>> Begin RECORDED INFORMATION

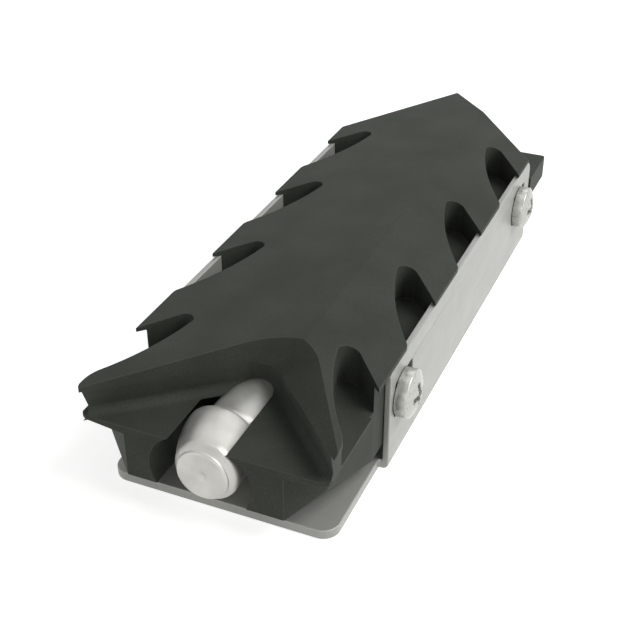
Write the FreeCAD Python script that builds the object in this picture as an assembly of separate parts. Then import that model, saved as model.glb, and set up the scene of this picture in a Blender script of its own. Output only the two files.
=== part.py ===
import FreeCAD, Part
import math
import os

from FreeCAD import Vector

# SSD heat sink. Millimetres. Origin: middle of the tray's underside.
# +X: side of the flange nearest the viewer, +Y: rear, +Z: up.

# Clearances and travel
SIDE_GAP = 0.05
LIP_GAP = 0.05
WING_GAP = 3.3
STEP_GAP = 0.4
WASHER_GAP = 0.05
PIPE_GAP = 0.04
SLOT_GAP = 0.65
SLOT_END_GAP = 0.25
SLIDE_FORWARD = 0.3
SLIDE_REARWARD = 1.5
CARD_GAP = 1.85

# Sheet tray
TRAY_LEN = 67.4
PLATE_T = 1.0
TONGUE_STEP = 0.9
TONGUE_CORNER_R = 1.6
FLANGE_T = 0.6
FLANGE_FRONT_INSET = 11.1
FLANGE_BACK_INSET = 7.7
FLANGE_BEND_R = 0.6
FLANGE_NOSE_DROP = 0.5
FLANGE_NOSE_RUN = 0.6
FLANGE_TAIL_R = 1.6
SLOT_CORNER_R = 0.4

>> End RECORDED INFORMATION

● **TO BE DONE**
Write out the whole listing exactly.

● **RESPONSE TO THE TASK**
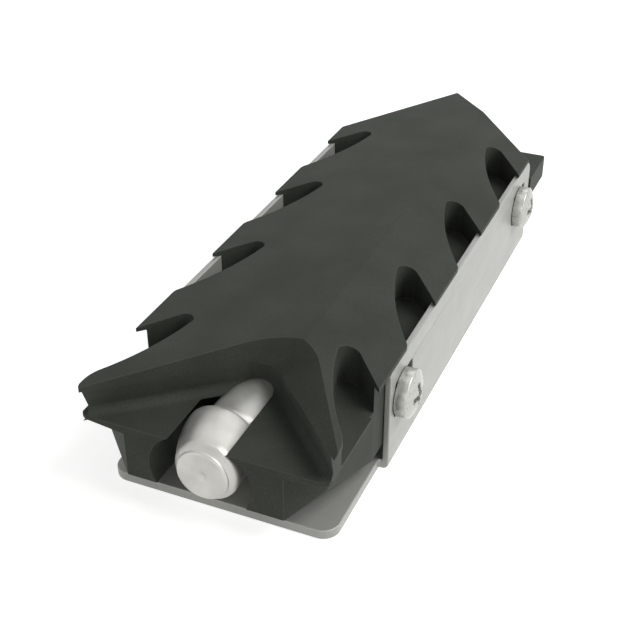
Write the FreeCAD Python script that builds the object in this picture as an assembly of separate parts. Then import that model, saved as model.glb, and set up the scene of this picture in a Blender script of its own. Output only the two files.
=== part.py ===
import FreeCAD, Part
import math
import os

from FreeCAD import Vector

# SSD heat sink. Millimetres. Origin: middle of the tray's underside.
# +X: side of the flange nearest the viewer, +Y: rear, +Z: up.

# Clearances and travel
SIDE_GAP = 0.05
LIP_GAP = 0.05
WING_GAP = 3.3
STEP_GAP = 0.4
WASHER_GAP = 0.05
PIPE_GAP = 0.04
SLOT_GAP = 0.65
SLOT_END_GAP = 0.25
SLIDE_FORWARD = 0.3
SLIDE_REARWARD = 1.5
CARD_GAP = 1.85

# Sheet tray
TRAY_LEN = 67.4
PLATE_T = 1.0
TONGUE_STEP = 0.9
TONGUE_CORNER_R = 1.6
FLANGE_T = 0.6
FLANGE_FRONT_INSET = 11.1
FLANGE_BACK_INSET = 7.7
FLANGE_BEND_R = 0.6
FLANGE_NOSE_DROP = 0.5
FLANGE_NOSE_RUN = 0.6
FLANGE_TAIL_R = 1.6
SLOT_CORNER_R = 0.4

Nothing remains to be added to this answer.